Per finire consideriamo il cuore del messaggio evangelico e cioè il discorso della montagna nel quale viene rivelato in tutta la sua potenza che per essere cristiano è necessario amare i propri nemici e dare la vita per loro. La scoperta di un senso profondo in questo apparente non senso fa iniziare il percorso di rinnovamento personale e cioè di conversione.

Come si può pensare di poter scalare questo concetto a livello di stato nel quale uno dei perni fondanti è il concetto di difesa nazionale e di sicurezza del cittadino e nel quale vige il principio giuridico, da tutti riconosciuto come sacrosanto, dello stato di diritto?

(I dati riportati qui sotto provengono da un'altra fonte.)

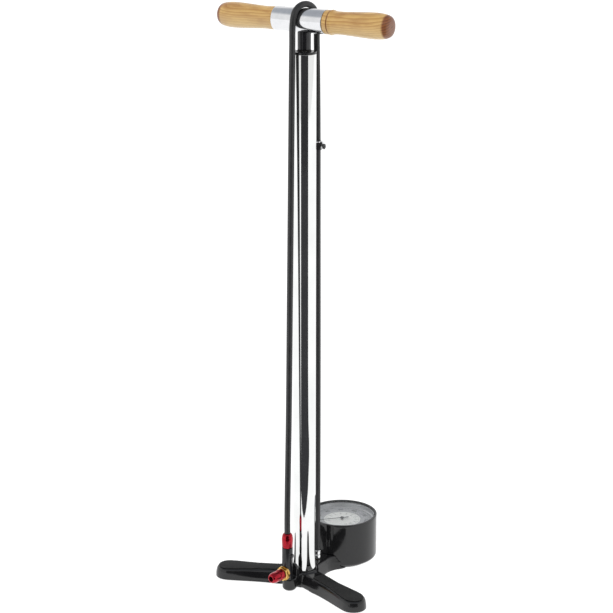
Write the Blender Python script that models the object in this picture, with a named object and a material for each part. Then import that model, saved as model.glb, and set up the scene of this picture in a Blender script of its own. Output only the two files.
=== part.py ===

Mi sembra chiaro che se una “contaminazione” ci debba essere tra la conversione del cittadino come persona singola e lo stato laico nel suo complesso, questa debba avvenire solo veicolandola su base personale e applicando il principio per il quale i grandi cambiamenti avvengono come somma di tanti piccoli cambiamenti elementari. Ogni altro veicolo si scelga non è solo inefficace ma anche errato.